For him, I imagine it was like a total eclipse of the sun: Home and French fries overlapping each other, together at last.
Homemade French Fries
You will need a candy thermometer and a skimmer for this recipe.
3 pounds potatoes of your choice, the fresher the better
1 and a half quarts of canola or peanut oil
salt and pepper to taste
Wash and dry the potatoes and cut them into skinny batons. (Skin-on or skin-off; your preference.) Place in a large bowl and cover with cold water. Drain off water and cover with fresh water. Soak for 20 minutes.
Drain the fries and dry between two clean tea towels. You want to remove most of the moisture.
Place the oil in a two-quart pot. You will need about five inches of oil. Heat the oil to 325 degrees and drop in about one-third of the fries. You don't want to overcrowd them. Stir with a metal skimmer to separate and cook until the fries are pale on the outside and just cooked through on the inside, about 10 minutes. Test by inserting a thin fork or knife into the fry. You want to take them out before they start to brown. Drain on paper toweling and repeat with the remaining fries (making sure to return the oil back to 325 before adding more.) At this point, you can reserve them for the final crisping up to two hours.
Heat the oil to 375 degrees.
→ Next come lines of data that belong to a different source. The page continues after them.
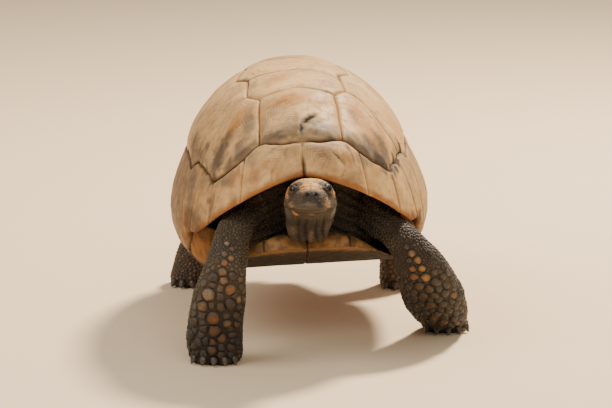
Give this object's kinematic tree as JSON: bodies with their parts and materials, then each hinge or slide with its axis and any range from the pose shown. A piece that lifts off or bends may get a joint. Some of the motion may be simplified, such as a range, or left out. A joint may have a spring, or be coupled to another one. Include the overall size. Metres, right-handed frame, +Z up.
{
  "type": "yellow-footed tortoise",
  "caption": "Life-size still model of a tortoise in mid-step: high-domed plated shell, stout scaly legs, head held out low.",
  "frame": {"origin": "on the floor, under the middle of the whole animal's box", "axes": "+Z up, head towards -Y, the animal's own left towards +X"},
  "size_m": [0.3248, 0.5092, 0.2755],
  "materials": {
    "shell_plates": "weathered horn, pale tan clouded with grey and brown, soft sheen",
    "rim_plates": "weathered horn, grey-tan, orange-brown along the worn edge",
    "belly_plates": "worn yellow-brown horn with dark seams",
    "skin": "dark, folded, scaly skin with orange scales on the legs",
    "head_skin": "small smooth scales, yellow-orange crown, grey snout",
    "beak": "grey horn, slightly glossy",
    "claws": "grey-brown horn, worn",
    "eyes": "wet, glossy, nearly black"
  },
  "bodies": {
    "root": {"marginals_front_left": "rim_plates", "marginals_bridge_left": "rim_plates", "marginals_rear_left": "rim_plates", "marginals_front_right": "rim_plates", "marginals_bridge_right": "rim_plates", "marginals_rear_right": "rim_plates", "supracaudal": "rim_plates", "vertebral_1": "shell_plates", "vertebral_2": "shell_plates", "vertebral_3": "shell_plates", "vertebral_4": "shell_plates", "vertebral_5": "shell_plates", "costal_left_1": "shell_plates", "costal_right_1": "shell_plates", "costal_left_2": "shell_plates", "costal_right_2": "shell_plates", "costal_left_3": "shell_plates", "costal_right_3": "shell_plates", "costal_left_4": "shell_plates", "costal_right_4": "shell_plates", "plastron_gular": "belly_plates", "plastron_humeral": "belly_plates", "plastron_pectoral": "belly_plates", "plastron_abdominal": "belly_plates", "plastron_femoral": "belly_plates", "plastron_anal": "belly_plates", "head": "head_skin", "beak_upper": "beak", "beak_lower": "beak", "eye_right": "eyes", "eye_left": "eyes", "neck": "skin", "tail": "skin", "trunk": "skin", "foreleg_right": "skin", "claw_foreleg_right_1": "claws", "claw_foreleg_right_2": "claws", "claw_foreleg_right_3": "claws", "claw_foreleg_right_4": "claws", "claw_foreleg_right_5": "claws", "foreleg_left": "skin", "claw_foreleg_left_1": "claws", "claw_foreleg_left_2": "claws", "claw_foreleg_left_3": "claws", "claw_foreleg_left_4": "claws", "claw_foreleg_left_5": "claws", "hindleg_right": "skin", "claw_hindleg_right_1": "claws", "claw_hindleg_right_2": "claws", "claw_hindleg_right_3": "claws", "claw_hindleg_right_4": "claws", "hindleg_left": "skin", "claw_hindleg_left_1": "claws", "claw_hindleg_left_2": "claws", "claw_hindleg_left_3": "claws", "claw_hindleg_left_4": "claws"}
  },
  "joints": []
}
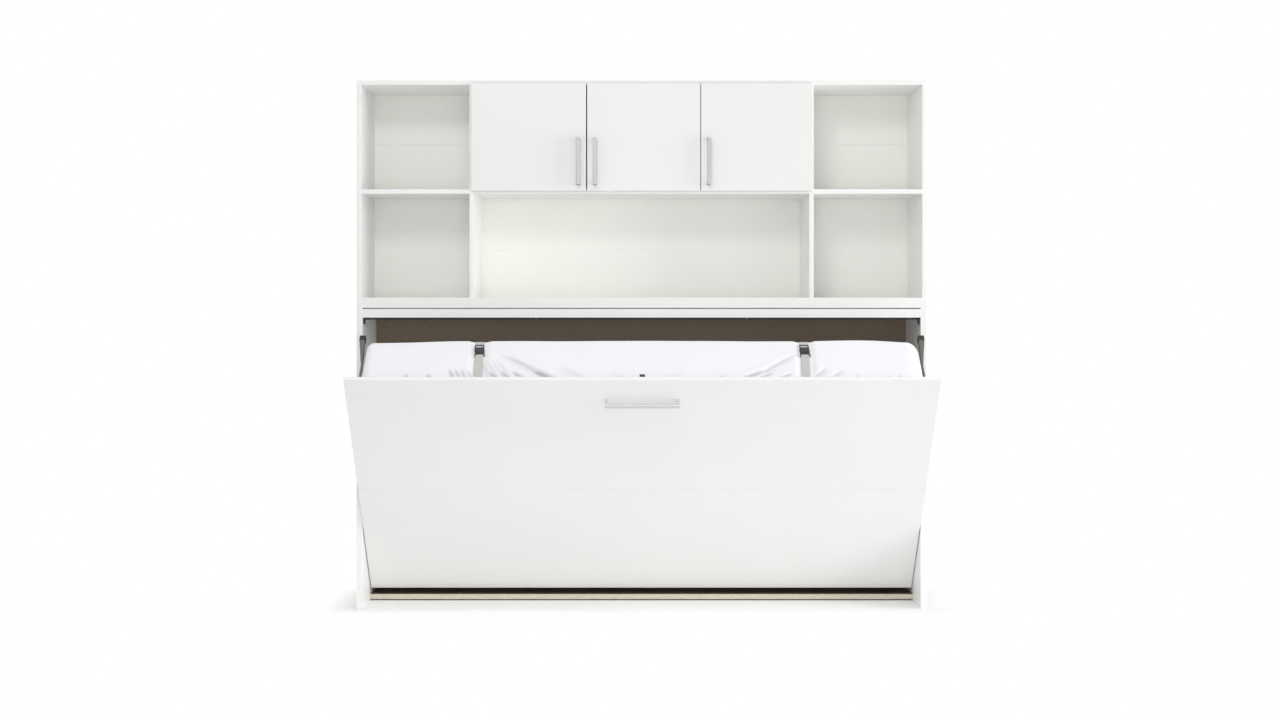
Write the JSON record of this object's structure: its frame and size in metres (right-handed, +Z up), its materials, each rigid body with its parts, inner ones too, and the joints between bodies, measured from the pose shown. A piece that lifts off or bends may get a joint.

Fry the fries in three batches until dark golden brown and crisp, about 4 minutes. Drain on paper toweling and toss with salt and pepper to taste. Serve immediately.
Smoky Red Pepper Ketchup
1 red pepper
1 clove garlic, peeled
1 teaspoon spicy paprika (or 1 teaspoon sweet paprika and a pinch of cayenne)
1 teaspoon minced fresh rosemary
juice from ½ lemon
3 tablespoons ketchup
Roast the pepper by charring on all sides over a gas stovetop flame. (If you have an electric range, split the pepper in half and place on a baking sheet, cut-side-down, and roast at 450 degrees until the skin has blackened.) Scrape off the black skin and place the flesh in a food processor (or a mortar and pestle). Add the garlic, paprika and rosemary and process until almost smooth. Add the lemon juice and ketchup and pulse until combined.
Aioli (Garlic Mayonnaise)
Makes 1 cup
2 garlic cloves, peeled
1/4 teaspoon salt
3 teaspoons lemon juice
1/2 cup olive oil
1/2 cup canola oil
Heat a small pan of water to boiling and add the egg. Boil two minutes and then immerse the egg into icy water until cool. Crack and remove just the yolk. Reserve.
Chop the garlic finely, then mash on your cutting board until it becomes a puree. In a large bowl, combine the garlic, salt and just the yolk of the egg. Add the olive oil drop by drop, whisking to keep a smooth emulsified sauce. As it gets thick, add the lemon juice in a drizzle. Keep adding oil until all has been incorporated. It will be thick like mayonnaise. Add a little water if it gets too thick. Use immediately or refrigerate.
Tip: to ensure your mayo doesn't break, add a dollop, about 2 teaspoons, of commercial mayonnaise to the egg yolk in the beginning.